Change 911357 merged by EoghanGaffney:

[operations/puppet@production] Add aphlict service to new vm

https://gerrit.wikimedia.org/r/911357

Icinga downtime and Alertmanager silence (ID=03511766-314f-4a97-9387-a1bbedb36faa) set by eoghan@cumin1001 for 5 days, 0:00:00 on 1 host(s) and their services with reason: aphlict1002 is now active for testing

aphlict1001.eqiad.wmnet

@brennen and I worked on this today. The new aphlict1002 host is currently active (after this DNS change). The service is stopped on the old host (aphlict1001), but not masked or removed. This appears to be functioning correctly, but in case there is a need to revert this change:

  1. Restart the aphlict service: ssh aphlict1001.eqiad.wmnet, then sudo systemctl start aphlict
  2. Revert https://gerrit.wikimedia.org/r/911352, then merge that
  3. sudo authdns-update on dns1001.eqiad.wmnet
  4. Stop aphlict on aphlict1002: ssh aphlict1002.eqiad.wmnet, then sudo systemctl stop aphlict

I intend to leave this in place as is until Friday. On Friday, I will shutdown the aphlict1001 host, and leave it off for one week. If, after 1 week there are no issues raised, we will decommission it.

I'm not sure but it's possible there was some minor fallout here, manifesting as one task being in 2 columns on workboards. T335422

Maybe if people were moving a task right during the maintenance window. But also seems fixed now by moving it again from one column to another.
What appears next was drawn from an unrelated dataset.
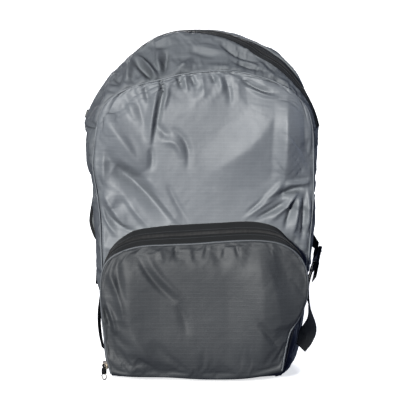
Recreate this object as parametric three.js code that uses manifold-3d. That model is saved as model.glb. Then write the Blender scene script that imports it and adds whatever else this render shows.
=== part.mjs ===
// Packable backpack of light ripstop cloth, stuffed and standing on its bottom, in millimetres.
// The front faces -Y, +X is on the right in the front view, +Z is up, and the origin is on the floor.
import * as THREE from 'three';
import { mergeVertices } from 'three/addons/utils/BufferGeometryUtils.js';
import Module from 'manifold-3d';

const wasm = await Module();
wasm.setup();

// Driving dimensions
const HEIGHT = 412; // floor to the crest of the top
const HALF_WIDTH = 144; // middle plane to the widest point of the left side
const HALF_DEPTH = 50; // middle of the gusset to the seam of the front or back panel
const FRONT_CROWN = 16; // how far the stuffed front panel stands out past its seam
const BACK_CROWN = 8;
const CLOTH = 1.5; // cloth wall, seam allowance included
const CLEARANCE = 0.3; // between pieces that are sewn or seated together
const MAIN_ZIP_WIDTH = 24;
const POCKET_HEIGHT = 196; // floor to the upper edge of the pocket's zip band
const POCKET_DEPTH = 34; // front seam to the edge of the pocket
const POCKET_CROWN = 8;
const COIL_HEIGHT = 1.4; // closed zip coil above its tapes
const PAD_WIDTH = 58;
const PAD_THICKNESS = 6;
const STRAP_STANDOFF = 12; // clear space between the back panel and a shoulder pad
const WEBBING_WIDTH = 22;
const WEBBING = 1.5; // webbing thickness
const BUCKLE_THICKNESS = 3.5;
const BUCKLE_BAR = 4.5; // width of a buckle's bars and rails
const BUCKLE_SLOT = 6;
const WEBBING_TAIL = 16; // free end of the lower webbing past its turn round the buckle's bar
const SLIDER_LENGTH = 10;
const SLIDER_WIDTH = 7;
const SLIDER_PLATE = 2.2;
const SLIDER_FACING = THREE.MathUtils.degToRad(40); // how far the pocket's slider faces left of straight ahead
const EAR_THICKNESS = 1.1;
const PIN_DIAMETER = 1.3; // hinge pin of the zip pull
const PULL_LENGTH = 11; // hinge pin to the lower end of the pull's body
const PULL_NECK = 2.4; // width of the pull between the slider's ears
const PULL_NECK_LENGTH = 3.4;
const PULL_WIDTH = 5.5;
const PULL_THICKNESS = 3.1;
const RING_WIRE = 1.5;
const RING_WIDTH = 8.5;
const RING_HEIGHT = 9.5;

// Mesh steps
const STEPS_PER_STATION = 2;

// Places along the body's loop of stations, as station numbers
const BOTTOM_RIGHT = 2.5;
const ZIP_END_RIGHT = 12;
const TOP_RIGHT = 15;
const TOP_LEFT = 24;
const ZIP_END_LEFT = 27.5;
const BOTTOM_LEFT = 36.5;
const SEAM_SPLIT = 0.012; // half the gap between two pieces that meet end to end, in stations

// The body's loop, from the middle of the bottom up the right side, over the top and down the left side.
// outlineX and seamX are shares of HALF_WIDTH, outlineZ and seamZ are shares of HEIGHT.
const BODY = named(['outlineX', 'outlineZ', 'seamX', 'seamZ'], [
  [0, 0, 0, 0.007],
  [0.36, 0, 0.34, 0.007],
  [0.64, 0, 0.6, 0.007],
  [0.778, 0.017, 0.68, 0.024],
  [0.833, 0.057, 0.735, 0.066],
  [0.865, 0.124, 0.785, 0.132],
  [0.882, 0.214, 0.828, 0.219],
  [0.896, 0.314, 0.861, 0.317],
  [0.903, 0.41, 0.881, 0.411],
  [0.927, 0.505, 0.902, 0.504],
  [0.972, 0.595, 0.906, 0.589],
  [0.986, 0.664, 0.902, 0.662],
  [0.952, 0.73, 0.896, 0.723],
  [0.895, 0.792, 0.862, 0.779],
  [0.824, 0.846, 0.795, 0.815],
  [0.727, 0.894, 0.694, 0.845],
  [0.598, 0.934, 0.569, 0.869],
  [0.462, 0.958, 0.42, 0.886],
  [0.312, 0.978, 0.272, 0.896],
  [0.15, 0.994, 0.123, 0.898],
  [-0.042, 1, -0.034, 0.895],
  [-0.222, 0.995, -0.191, 0.887],
  [-0.375, 0.98, -0.328, 0.875],
  [-0.52, 0.95, -0.451, 0.865],
  [-0.63, 0.908, -0.581, 0.852],
  [-0.757, 0.872, -0.697, 0.832],
  [-0.87, 0.822, -0.799, 0.803],
  [-0.952, 0.765, -0.85, 0.762],
  [-1, 0.69, -0.885, 0.695],
  [-0.997, 0.619, -0.902, 0.621],
  [-0.938, 0.538, -0.871, 0.545],
  [-0.885, 0.469, -0.847, 0.469],
  [-0.868, 0.381, -0.84, 0.383],
  [-0.868, 0.281, -0.83, 0.284],
  [-0.868, 0.176, -0.827, 0.181],
  [-0.847, 0.076, -0.806, 0.085],
  [-0.812, 0.019, -0.765, 0.031],
  [-0.694, 0, -0.649, 0.007],
  [-0.36, 0, -0.342, 0.007],
]);

// The back seam's loop follows the outline, drawn in towards the middle by these shares.
const BACK_SEAM_WIDTH = 0.955;
const BACK_SEAM_HEIGHT = 0.93;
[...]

Icinga downtime and Alertmanager silence (ID=569558b7-ab79-4627-a68d-ab4f6ec49f24) set by eoghan@cumin1001 for 7 days, 0:00:00 on 1 host(s) and their services with reason: aphlict1002 is now active

aphlict1001.eqiad.wmnet

cookbooks.sre.hosts.decommission executed by eoghan@cumin1001 for hosts: aphlict1001.eqiad.wmnet

  • aphlict1001.eqiad.wmnet (PASS)
    • Downtimed host on Icinga/Alertmanager
    • Found Ganeti VM
    • VM shutdown
    • Started forced sync of VMs in Ganeti cluster eqiad to Netbox
    • Removed from DebMonitor
    • Removed from Puppet master and PuppetDB
    • VM removed
    • Started forced sync of VMs in Ganeti cluster eqiad to Netbox

Change 917873 had a related patch set uploaded (by EoghanGaffney; author: EoghanGaffney):

[operations/dns@master] [aphlict] Remove aphlict1001 CNAME

https://gerrit.wikimedia.org/r/917873

Change 917873 merged by EoghanGaffney:

[operations/dns@master] [aphlict] Remove aphlict1001 CNAME

https://gerrit.wikimedia.org/r/917873

aphlict1001 was decommissioned and references in dns and wikitech were removed.